Beyond the Tallahassee raid, many members of the Associated Builders and Contractors have not yet reported large-scale ICE operations at their work sites, said Peter Dyga, CEO of the organization’s Florida chapter. However, the optics of ICE’s Tallahassee operation did have a lasting impact.
Associated Builders represents large commercial contractors that are less concerned with hiring laborers at Home Depot or informal day sites, but the trickle-down fear is real, Dyga acknowledged.
“Everyone’s become more diligent,” he said. “No one wants to be the headline because a subcontractor hired a crew with the wrong documents. We do everything by the book.”
Dyga also noted that uncertainty about workers being rounded up — even ones who have been vetted as having legal status — affects construction budgets.

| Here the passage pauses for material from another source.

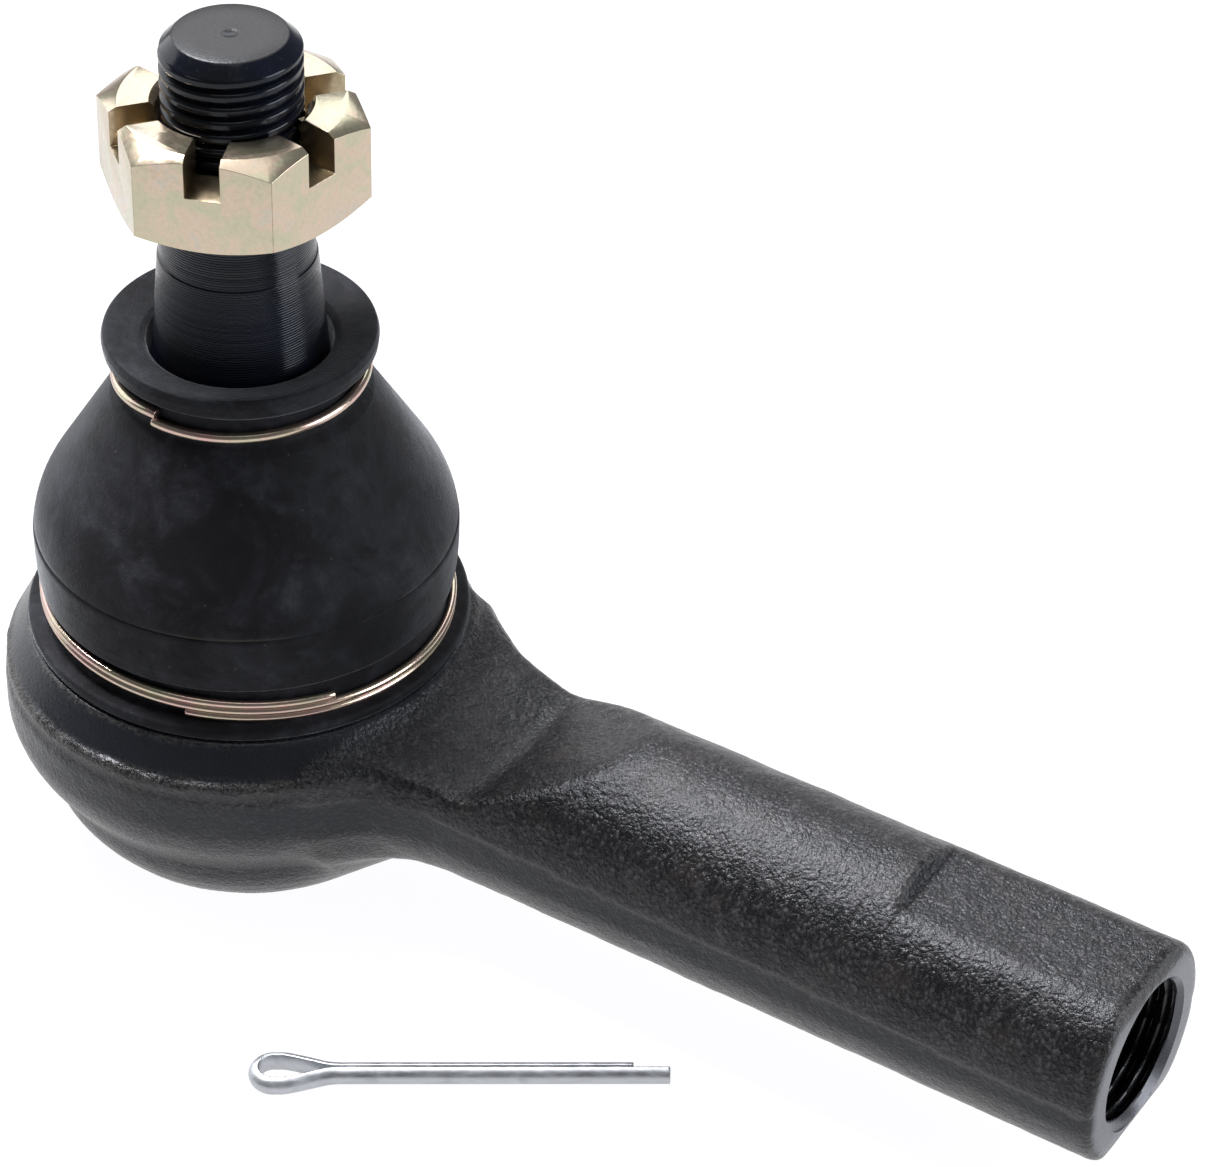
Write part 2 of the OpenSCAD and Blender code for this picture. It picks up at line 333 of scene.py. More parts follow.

“The commercial side of our industry cares most about predictability,” Dyga said. “If I estimate a project’s costs today, but six or 12 months from now my workforce shrinks, my whole business model is blown out of the water.”
Paperwork paranoia
For employers in the construction and hospitality industries, vetting workers has become a Kafkaesque ordeal, said Scott Bettridge, Miami-based chair of law firm Cozen O’Connor’s national immigration practice. “I’ve got cleaning companies with 40 [percent] to 50 percent of staff affected, many of them Venezuelan,” Bettridge said.
As status revocations multiply, Bettridge said, the burden falls on employers to comb through files, verifying who is legally employable and who might be using false documents. For the layered world of subcontractors that drives Florida construction, the risk multiplies, he added.
“You can ask your [subcontractors] for assurances, but how deep do you want to go?” Bettridge said. “If you micromanage, you risk being considered their direct employer. But if you don’t, you’re gambling that their paperwork is clean. No one has the bandwidth to audit every crew on every job.”
Bettridge considers the national E-Verify system, a database that provides information on the legal status of immigrant workers, as a partial safeguard. But it’s hardly bulletproof.
“Some companies set up a dozen shell entities with 24 workers each to get around a 25-employee threshold in Florida to verify workers’ status,” Bettridge said. “That might comply with the letter of the law, but it’s a risky way to skate by.”
And then there’s the federal government’s draconian approach.
“ICE agents have started showing up with pre-typed waivers asking employers to consent to broad searches, even beyond public areas,” Bettridge said. “We warn our clients: Never volunteer this. But one panicked receptionist or security guard, and suddenly your job site becomes an open book.”
Even legals aren’t safe
Even lawfully present workers are no longer safe. Union representative Carballo described the case of a Cuban journeyman painter who has been a legal permanent resident for more than a decade. ICE agents scooped him up when he showed up for a military base job in Tampa, Carballo said.
“He got in trouble with the law five years ago and paid his debt,” Carballo said. “Just to pad their detention numbers, they’re ending a man’s life here. He’ll be deported to a third country and lose everything.”
In South Florida, five union members had recent job assignments canceled because their immigration status changed, Carballo said. “Venezuelans, Cubans — people with work permits or seeking asylum — are suddenly being denied by E-verify,” Carballo said. “It means starting from scratch: retraining, delays, higher costs.”
For highly skilled trades like industrial painting — requiring expertise with hazardous chemicals and equipment, and often facing additional hurdles like drug testing — the impact is acute. Carballo estimates over 70 workers whose work permits were revoked lost their jobs with a painting company that has a contract at Orlando’s Disney World.
“Replacing that kind of qualified labor means going back to square one,” Carballo said. “Every delay puts projects behind schedule.”